╔══
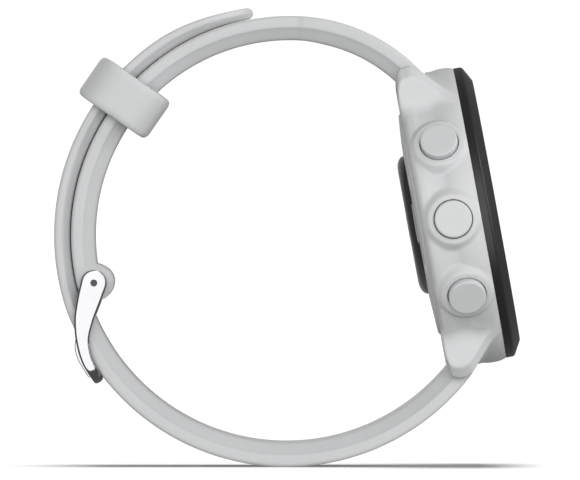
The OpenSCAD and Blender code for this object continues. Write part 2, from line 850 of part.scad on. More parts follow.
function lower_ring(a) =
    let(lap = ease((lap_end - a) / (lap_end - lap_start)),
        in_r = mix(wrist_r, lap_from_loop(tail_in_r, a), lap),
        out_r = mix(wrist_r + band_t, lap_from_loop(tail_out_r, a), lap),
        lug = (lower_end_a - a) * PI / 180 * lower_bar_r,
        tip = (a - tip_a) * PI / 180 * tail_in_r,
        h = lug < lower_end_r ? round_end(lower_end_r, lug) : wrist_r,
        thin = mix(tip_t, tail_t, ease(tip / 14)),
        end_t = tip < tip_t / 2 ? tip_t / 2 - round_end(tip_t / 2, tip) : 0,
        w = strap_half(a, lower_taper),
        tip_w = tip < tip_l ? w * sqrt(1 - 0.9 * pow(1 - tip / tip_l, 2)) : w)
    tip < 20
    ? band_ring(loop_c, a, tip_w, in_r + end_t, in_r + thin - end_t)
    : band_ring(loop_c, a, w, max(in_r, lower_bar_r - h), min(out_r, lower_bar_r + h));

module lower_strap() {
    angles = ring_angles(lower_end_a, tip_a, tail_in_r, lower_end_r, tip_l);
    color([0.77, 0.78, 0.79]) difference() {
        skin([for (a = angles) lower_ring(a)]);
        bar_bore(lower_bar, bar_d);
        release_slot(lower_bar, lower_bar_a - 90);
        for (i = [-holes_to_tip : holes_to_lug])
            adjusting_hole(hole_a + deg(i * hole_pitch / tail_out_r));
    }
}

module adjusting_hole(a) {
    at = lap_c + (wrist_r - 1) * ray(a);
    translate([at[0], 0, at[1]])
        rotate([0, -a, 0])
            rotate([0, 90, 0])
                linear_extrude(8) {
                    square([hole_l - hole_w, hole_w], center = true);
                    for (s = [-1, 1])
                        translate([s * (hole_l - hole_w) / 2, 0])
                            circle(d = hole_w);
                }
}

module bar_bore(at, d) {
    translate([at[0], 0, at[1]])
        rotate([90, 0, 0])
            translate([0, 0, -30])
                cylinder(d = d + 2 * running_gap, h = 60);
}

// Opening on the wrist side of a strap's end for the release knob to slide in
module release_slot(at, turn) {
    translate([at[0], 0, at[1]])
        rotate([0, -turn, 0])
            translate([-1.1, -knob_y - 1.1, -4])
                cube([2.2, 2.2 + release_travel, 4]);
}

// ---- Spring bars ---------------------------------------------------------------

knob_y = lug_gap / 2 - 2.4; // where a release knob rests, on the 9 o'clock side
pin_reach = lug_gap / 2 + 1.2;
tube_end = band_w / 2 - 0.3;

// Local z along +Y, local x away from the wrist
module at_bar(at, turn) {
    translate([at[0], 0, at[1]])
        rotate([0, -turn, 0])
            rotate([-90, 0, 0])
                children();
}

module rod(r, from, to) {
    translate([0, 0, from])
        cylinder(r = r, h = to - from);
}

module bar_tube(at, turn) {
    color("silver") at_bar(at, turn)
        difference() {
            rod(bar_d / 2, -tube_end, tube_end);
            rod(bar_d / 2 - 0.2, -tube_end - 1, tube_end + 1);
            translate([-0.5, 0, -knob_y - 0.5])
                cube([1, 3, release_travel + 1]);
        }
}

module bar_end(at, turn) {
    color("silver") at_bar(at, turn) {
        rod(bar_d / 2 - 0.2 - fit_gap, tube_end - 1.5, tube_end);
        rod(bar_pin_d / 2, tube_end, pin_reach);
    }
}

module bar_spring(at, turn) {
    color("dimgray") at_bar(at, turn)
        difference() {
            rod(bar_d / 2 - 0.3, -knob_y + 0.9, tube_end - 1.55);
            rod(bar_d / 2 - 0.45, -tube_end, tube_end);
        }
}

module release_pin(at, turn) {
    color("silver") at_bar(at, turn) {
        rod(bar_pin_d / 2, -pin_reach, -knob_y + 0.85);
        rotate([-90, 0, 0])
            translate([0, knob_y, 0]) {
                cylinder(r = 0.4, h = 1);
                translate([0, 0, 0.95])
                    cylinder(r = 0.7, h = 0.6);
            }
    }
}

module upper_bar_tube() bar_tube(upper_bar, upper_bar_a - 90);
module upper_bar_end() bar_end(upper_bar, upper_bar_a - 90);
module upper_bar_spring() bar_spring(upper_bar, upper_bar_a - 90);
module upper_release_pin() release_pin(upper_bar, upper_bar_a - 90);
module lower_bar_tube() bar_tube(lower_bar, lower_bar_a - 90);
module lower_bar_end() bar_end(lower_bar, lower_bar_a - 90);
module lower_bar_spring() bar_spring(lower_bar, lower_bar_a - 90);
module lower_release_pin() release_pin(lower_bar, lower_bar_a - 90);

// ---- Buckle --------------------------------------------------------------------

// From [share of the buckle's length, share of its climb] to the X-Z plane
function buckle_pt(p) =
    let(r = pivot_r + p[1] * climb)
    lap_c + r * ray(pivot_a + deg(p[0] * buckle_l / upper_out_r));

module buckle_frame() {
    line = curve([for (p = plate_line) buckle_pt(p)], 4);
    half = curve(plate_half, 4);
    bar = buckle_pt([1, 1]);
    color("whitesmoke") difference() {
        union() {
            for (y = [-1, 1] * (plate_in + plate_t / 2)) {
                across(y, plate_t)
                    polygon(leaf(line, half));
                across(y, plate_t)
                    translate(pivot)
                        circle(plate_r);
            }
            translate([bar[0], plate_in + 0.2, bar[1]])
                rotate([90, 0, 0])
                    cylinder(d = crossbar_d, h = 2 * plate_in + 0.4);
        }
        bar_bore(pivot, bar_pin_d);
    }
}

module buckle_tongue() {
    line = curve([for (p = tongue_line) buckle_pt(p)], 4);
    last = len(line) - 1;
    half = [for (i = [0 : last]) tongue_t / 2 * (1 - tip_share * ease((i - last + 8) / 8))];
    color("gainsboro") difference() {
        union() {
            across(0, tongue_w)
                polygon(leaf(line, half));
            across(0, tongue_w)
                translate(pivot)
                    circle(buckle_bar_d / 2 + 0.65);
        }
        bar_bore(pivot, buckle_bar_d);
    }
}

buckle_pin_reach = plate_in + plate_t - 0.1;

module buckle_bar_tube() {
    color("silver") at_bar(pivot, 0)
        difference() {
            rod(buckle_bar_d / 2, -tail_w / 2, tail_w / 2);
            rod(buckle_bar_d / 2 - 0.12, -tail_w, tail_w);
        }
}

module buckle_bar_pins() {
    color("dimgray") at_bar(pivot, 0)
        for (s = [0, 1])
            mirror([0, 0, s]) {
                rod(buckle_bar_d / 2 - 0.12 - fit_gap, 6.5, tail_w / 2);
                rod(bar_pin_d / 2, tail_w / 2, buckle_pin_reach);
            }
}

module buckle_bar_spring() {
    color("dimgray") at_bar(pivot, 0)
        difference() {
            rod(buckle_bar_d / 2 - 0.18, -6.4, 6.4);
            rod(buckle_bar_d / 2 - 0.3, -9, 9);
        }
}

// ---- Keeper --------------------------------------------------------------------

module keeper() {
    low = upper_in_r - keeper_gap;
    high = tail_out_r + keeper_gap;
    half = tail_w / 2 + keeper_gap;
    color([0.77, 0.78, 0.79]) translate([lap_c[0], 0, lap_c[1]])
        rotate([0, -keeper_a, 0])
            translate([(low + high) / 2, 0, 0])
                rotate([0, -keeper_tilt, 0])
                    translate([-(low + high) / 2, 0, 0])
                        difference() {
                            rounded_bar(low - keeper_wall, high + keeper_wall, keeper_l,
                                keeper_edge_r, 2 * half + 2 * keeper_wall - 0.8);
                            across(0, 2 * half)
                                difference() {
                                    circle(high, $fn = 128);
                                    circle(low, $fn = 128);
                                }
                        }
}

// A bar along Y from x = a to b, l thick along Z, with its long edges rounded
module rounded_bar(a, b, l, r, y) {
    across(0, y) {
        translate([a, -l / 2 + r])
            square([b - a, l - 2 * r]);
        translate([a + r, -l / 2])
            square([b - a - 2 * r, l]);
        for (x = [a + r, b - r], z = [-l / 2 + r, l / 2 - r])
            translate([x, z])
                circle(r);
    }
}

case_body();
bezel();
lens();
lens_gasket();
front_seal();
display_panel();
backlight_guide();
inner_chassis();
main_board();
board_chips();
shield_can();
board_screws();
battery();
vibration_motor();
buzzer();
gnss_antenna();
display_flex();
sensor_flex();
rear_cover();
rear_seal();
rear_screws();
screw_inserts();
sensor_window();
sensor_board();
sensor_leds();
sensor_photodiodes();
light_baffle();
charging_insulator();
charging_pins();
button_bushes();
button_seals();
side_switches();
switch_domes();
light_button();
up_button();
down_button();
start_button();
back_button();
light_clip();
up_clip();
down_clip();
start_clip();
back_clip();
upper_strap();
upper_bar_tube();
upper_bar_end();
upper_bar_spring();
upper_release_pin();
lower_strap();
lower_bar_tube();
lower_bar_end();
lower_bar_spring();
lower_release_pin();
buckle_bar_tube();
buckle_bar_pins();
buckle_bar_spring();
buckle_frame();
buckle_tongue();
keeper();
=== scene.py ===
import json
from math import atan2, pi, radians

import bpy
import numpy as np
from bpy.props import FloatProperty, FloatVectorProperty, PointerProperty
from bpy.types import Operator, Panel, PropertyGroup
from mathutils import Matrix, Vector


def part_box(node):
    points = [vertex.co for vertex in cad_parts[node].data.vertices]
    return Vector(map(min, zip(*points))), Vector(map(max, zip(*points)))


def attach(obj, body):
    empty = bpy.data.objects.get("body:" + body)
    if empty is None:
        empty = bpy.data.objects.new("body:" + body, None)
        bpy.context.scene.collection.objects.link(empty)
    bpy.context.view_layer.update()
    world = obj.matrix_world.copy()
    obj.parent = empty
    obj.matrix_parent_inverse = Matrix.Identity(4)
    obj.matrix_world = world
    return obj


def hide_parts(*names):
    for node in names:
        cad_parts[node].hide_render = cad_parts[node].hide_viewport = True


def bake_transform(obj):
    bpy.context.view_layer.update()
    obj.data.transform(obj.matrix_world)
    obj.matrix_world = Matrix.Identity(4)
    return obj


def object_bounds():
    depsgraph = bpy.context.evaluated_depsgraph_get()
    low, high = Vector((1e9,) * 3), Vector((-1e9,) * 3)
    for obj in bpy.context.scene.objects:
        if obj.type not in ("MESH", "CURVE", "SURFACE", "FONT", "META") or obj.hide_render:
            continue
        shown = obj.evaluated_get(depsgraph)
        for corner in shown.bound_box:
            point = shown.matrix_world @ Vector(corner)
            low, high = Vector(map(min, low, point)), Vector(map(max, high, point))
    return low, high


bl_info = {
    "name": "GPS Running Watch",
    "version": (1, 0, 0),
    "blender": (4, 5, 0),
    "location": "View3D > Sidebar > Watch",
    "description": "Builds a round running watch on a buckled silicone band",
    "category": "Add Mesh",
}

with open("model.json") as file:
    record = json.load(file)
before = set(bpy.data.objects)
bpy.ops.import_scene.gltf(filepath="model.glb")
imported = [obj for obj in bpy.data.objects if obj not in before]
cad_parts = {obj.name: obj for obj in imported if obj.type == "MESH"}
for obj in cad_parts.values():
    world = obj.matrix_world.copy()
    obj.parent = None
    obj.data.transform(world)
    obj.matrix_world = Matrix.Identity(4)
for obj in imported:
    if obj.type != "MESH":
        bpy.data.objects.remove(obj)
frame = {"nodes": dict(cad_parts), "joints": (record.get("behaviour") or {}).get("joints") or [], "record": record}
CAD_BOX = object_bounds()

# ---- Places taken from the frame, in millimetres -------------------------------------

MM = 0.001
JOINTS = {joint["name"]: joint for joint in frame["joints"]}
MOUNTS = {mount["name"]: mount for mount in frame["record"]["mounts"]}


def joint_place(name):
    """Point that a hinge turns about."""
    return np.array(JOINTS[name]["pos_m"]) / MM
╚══
TASK: Pick out all the lines with the word "model" in them and copy them.

FULL OUTPUT:
with open("model.json") as file:
bpy.ops.import_scene.gltf(filepath="model.glb")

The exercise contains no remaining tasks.